# START OF Records

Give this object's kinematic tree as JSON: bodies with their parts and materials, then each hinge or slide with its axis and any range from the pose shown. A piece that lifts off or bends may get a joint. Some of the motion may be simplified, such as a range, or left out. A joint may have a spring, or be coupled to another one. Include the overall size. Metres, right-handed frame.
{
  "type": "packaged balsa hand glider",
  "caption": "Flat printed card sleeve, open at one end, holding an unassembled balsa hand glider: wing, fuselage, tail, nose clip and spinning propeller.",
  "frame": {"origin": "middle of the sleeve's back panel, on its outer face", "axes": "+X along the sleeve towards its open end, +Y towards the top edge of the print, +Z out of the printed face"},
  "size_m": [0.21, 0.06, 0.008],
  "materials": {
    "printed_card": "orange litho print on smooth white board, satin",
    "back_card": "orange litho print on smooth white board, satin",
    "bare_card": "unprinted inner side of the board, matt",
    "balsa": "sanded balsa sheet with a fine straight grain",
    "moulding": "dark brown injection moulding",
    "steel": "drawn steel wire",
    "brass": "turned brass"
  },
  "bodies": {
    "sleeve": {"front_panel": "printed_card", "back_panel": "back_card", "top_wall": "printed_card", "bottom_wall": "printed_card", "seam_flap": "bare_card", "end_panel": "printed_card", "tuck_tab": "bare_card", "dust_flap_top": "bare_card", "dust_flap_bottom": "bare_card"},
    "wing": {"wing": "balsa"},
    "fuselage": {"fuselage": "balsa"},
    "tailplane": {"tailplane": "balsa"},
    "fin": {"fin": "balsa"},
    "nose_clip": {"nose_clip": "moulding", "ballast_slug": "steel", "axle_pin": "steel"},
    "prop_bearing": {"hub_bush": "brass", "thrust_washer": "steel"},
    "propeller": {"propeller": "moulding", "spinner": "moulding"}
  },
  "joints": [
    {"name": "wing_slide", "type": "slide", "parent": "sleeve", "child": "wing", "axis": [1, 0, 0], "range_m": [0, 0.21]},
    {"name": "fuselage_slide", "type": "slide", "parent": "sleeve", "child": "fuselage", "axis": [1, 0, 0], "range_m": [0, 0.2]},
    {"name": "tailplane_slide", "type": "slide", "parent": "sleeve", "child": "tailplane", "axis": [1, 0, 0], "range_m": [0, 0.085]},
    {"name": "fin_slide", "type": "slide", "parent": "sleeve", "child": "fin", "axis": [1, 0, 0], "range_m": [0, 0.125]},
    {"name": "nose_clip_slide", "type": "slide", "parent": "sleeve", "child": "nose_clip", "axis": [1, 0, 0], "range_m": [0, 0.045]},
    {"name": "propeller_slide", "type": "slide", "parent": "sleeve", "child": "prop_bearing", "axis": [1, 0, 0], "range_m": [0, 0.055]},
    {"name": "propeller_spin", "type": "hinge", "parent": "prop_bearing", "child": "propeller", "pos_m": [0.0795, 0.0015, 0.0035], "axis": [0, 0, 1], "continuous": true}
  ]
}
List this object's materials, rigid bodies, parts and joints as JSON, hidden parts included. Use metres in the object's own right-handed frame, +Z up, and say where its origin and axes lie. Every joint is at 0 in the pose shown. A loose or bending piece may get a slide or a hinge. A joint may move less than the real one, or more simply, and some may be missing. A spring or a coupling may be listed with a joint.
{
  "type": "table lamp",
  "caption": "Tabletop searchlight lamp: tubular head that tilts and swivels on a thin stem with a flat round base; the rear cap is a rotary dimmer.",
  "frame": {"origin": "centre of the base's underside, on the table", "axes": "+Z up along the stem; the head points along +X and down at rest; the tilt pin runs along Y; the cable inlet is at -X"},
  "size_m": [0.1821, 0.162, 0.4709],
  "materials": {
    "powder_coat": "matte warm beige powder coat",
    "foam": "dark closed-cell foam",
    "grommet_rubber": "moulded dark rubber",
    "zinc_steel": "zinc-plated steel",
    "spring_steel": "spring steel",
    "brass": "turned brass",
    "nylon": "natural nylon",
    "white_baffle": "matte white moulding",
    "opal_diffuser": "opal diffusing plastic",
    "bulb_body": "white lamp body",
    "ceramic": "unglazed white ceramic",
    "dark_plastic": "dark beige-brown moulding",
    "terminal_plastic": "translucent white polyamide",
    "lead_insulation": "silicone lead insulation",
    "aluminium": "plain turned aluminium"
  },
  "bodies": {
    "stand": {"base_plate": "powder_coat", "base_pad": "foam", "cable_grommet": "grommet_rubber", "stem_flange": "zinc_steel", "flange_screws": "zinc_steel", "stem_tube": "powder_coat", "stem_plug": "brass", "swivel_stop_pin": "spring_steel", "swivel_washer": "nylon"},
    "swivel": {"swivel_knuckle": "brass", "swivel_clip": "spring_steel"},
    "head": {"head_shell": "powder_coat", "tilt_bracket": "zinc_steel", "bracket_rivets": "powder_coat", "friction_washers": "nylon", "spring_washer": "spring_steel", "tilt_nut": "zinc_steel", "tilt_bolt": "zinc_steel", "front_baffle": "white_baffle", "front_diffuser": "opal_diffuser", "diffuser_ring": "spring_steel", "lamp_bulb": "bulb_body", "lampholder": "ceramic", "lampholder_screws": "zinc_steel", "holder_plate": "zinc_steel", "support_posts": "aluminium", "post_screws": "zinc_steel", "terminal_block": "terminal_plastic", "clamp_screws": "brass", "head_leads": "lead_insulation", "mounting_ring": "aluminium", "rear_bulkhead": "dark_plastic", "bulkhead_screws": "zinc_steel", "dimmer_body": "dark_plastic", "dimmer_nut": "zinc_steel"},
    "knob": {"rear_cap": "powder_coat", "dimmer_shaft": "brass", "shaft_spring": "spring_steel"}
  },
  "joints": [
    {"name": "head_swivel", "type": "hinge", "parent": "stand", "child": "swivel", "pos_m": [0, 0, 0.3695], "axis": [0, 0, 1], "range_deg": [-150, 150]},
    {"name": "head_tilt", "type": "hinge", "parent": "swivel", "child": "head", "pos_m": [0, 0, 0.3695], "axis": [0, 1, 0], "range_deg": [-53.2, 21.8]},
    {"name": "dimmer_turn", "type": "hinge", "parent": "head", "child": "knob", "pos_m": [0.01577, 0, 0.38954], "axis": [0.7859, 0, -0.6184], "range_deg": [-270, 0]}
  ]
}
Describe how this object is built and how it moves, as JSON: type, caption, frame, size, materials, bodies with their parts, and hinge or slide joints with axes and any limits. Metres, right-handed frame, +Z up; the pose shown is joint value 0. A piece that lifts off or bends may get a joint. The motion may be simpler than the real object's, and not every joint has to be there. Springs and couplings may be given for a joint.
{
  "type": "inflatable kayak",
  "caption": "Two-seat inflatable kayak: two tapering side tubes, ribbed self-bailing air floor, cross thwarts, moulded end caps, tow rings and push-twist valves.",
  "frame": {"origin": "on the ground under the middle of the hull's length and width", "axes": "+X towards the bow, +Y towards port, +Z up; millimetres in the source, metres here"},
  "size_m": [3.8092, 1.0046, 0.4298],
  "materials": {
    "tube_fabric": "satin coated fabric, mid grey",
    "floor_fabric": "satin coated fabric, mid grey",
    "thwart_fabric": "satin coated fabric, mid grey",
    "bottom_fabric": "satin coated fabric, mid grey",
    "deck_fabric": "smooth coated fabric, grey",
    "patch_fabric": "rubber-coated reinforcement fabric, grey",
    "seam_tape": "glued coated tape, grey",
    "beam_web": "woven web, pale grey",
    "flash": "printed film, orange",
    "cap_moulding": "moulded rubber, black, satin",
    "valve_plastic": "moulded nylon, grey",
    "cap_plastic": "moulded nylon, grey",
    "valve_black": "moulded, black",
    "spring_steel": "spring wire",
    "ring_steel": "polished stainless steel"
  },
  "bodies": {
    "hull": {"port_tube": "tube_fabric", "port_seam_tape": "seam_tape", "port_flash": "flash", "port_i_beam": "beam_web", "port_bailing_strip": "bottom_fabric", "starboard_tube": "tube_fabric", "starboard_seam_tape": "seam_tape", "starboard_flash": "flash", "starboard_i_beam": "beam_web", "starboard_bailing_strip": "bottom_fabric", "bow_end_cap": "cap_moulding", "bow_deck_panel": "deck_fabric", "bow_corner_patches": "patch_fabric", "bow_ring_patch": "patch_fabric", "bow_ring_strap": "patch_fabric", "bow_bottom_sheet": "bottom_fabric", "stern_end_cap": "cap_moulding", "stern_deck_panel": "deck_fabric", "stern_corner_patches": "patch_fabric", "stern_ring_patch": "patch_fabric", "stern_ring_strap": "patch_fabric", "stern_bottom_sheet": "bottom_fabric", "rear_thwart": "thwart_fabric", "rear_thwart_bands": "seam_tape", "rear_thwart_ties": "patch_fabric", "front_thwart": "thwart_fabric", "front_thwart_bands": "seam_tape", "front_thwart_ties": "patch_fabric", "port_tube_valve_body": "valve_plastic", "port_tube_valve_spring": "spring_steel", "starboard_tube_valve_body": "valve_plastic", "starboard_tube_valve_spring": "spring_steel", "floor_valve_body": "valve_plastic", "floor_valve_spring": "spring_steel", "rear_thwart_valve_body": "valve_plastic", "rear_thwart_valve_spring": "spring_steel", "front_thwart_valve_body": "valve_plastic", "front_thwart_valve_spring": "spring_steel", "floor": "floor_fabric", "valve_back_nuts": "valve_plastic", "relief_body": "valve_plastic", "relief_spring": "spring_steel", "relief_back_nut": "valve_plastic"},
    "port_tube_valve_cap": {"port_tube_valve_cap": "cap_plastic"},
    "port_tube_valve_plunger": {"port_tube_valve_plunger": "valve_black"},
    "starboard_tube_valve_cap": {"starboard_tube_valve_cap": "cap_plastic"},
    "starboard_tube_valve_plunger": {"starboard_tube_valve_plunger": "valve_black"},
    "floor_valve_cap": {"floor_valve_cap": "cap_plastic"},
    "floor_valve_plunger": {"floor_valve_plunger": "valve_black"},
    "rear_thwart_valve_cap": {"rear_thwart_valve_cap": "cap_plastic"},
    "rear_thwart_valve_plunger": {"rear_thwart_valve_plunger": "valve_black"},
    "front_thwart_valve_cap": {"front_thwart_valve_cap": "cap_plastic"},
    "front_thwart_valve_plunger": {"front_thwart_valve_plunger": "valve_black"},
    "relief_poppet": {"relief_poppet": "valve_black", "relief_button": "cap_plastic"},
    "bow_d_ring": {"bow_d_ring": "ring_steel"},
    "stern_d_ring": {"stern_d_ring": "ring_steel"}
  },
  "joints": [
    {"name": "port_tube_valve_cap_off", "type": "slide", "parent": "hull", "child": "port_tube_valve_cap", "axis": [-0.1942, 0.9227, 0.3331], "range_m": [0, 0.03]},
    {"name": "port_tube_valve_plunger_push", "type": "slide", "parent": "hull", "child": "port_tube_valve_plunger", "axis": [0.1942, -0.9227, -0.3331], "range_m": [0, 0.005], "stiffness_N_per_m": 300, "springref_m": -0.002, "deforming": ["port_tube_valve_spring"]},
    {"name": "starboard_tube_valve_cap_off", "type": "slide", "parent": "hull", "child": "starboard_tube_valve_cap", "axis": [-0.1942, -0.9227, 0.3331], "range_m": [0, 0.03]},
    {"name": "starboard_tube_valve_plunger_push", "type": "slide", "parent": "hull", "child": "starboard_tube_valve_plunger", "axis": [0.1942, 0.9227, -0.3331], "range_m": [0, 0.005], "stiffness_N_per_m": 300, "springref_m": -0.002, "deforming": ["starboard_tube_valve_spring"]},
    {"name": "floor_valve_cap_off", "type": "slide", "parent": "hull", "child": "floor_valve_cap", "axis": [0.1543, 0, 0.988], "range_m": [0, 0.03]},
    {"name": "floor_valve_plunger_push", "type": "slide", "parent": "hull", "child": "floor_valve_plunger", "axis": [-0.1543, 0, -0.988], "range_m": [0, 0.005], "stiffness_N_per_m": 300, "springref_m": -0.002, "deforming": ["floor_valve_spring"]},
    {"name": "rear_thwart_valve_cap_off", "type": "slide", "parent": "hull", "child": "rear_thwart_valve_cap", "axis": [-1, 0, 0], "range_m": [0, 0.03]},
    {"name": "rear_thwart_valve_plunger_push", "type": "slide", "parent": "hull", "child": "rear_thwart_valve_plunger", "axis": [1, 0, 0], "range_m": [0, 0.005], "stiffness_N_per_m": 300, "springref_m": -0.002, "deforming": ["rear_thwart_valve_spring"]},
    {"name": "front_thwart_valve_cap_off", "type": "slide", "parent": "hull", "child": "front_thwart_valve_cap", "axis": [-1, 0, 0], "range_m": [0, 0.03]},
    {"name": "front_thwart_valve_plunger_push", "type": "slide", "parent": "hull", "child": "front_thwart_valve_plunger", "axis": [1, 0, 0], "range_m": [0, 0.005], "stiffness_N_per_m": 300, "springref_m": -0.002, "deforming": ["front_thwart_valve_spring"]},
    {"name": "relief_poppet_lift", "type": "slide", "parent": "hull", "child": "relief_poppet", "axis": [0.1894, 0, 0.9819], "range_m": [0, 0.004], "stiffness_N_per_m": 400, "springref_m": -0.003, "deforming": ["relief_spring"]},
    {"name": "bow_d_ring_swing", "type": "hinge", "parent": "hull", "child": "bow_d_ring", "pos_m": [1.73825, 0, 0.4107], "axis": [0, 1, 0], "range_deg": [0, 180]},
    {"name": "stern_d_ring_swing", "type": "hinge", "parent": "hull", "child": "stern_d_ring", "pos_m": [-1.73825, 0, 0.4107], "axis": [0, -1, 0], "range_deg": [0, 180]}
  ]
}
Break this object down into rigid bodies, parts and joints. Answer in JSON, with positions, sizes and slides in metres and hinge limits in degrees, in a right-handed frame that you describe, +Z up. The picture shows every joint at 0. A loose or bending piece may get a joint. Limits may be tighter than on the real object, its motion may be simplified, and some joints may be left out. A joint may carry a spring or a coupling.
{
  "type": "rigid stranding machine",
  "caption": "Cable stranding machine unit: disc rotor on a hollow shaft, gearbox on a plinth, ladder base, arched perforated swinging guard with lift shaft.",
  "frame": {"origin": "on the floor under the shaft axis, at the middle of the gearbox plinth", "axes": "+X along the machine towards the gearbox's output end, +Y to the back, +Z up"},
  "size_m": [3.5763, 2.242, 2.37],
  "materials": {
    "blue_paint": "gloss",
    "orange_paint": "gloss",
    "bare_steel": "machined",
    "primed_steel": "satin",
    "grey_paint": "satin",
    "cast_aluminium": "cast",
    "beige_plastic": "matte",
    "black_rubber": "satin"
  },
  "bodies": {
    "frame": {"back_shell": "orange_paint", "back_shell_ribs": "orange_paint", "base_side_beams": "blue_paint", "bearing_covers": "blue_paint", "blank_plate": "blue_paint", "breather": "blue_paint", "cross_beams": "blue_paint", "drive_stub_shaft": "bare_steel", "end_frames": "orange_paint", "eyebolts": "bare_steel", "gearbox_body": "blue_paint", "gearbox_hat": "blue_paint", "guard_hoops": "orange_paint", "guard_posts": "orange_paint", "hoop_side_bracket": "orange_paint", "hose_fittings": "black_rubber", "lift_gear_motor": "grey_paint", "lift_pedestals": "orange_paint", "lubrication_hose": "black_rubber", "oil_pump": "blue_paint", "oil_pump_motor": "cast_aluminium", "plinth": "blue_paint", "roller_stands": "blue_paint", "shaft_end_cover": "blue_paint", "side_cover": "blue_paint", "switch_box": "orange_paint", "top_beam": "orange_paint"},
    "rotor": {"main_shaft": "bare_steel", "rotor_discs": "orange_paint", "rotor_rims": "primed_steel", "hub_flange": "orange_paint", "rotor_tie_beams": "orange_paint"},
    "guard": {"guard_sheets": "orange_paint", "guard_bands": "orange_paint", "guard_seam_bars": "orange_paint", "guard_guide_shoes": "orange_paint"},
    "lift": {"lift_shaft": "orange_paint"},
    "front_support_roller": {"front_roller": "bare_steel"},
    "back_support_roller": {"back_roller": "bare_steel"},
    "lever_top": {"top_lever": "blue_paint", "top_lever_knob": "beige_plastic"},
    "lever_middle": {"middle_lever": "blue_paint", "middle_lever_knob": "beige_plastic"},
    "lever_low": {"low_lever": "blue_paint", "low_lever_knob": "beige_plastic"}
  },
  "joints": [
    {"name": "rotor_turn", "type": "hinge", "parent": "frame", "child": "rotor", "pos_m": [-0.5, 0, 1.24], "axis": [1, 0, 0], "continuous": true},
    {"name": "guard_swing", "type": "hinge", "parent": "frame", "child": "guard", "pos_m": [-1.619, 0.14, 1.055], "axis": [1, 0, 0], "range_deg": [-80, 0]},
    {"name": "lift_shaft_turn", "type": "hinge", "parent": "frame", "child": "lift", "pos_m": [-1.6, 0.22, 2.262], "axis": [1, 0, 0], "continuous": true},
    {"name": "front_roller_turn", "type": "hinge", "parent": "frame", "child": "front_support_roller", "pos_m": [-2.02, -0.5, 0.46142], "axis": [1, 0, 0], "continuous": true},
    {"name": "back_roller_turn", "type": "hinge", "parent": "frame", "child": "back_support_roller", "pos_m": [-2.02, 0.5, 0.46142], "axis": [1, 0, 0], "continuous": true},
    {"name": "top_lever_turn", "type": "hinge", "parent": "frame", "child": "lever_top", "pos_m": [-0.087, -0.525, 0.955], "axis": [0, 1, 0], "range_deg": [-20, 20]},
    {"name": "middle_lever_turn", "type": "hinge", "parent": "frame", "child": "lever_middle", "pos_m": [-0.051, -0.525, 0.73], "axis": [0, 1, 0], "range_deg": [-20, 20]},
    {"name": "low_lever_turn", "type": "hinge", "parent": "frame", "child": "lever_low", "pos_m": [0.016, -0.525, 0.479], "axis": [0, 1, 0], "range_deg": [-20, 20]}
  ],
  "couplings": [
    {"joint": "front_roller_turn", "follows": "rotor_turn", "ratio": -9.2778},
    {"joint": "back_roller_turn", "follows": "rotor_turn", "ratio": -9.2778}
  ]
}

# END OF Records

Short task
Return each line with "axes".

Response
  "frame": {"origin": "middle of the sleeve's back panel, on its outer face", "axes": "+X along the sleeve towards its open end, +Y towards the top edge of the print, +Z out of the printed face"},
List this object's materials, rigid bodies, parts and joints as JSON, hidden parts included. Use metres in the object's own right-handed frame, +Z up, and say where its origin and axes lie. Every joint is at 0 in the pose shown. A loose or bending piece may get a slide or a hinge. A joint may move less than the real one, or more simply, and some may be missing. A spring or a coupling may be listed with a joint.
  "frame": {"origin": "centre of the base's underside, on the table", "axes": "+Z up along the stem; the head points along +X and down at rest; the tilt pin runs along Y; the cable inlet is at -X"},
Describe how this object is built and how it moves, as JSON: type, caption, frame, size, materials, bodies with their parts, and hinge or slide joints with axes and any limits. Metres, right-handed frame, +Z up; the pose shown is joint value 0. A piece that lifts off or bends may get a joint. The motion may be simpler than the real object's, and not every joint has to be there. Springs and couplings may be given for a joint.
  "frame": {"origin": "on the ground under the middle of the hull's length and width", "axes": "+X towards the bow, +Y towards port, +Z up; millimetres in the source, metres here"},
  "frame": {"origin": "on the floor under the shaft axis, at the middle of the gearbox plinth", "axes": "+X along the machine towards the gearbox's output end, +Y to the back, +Z up"},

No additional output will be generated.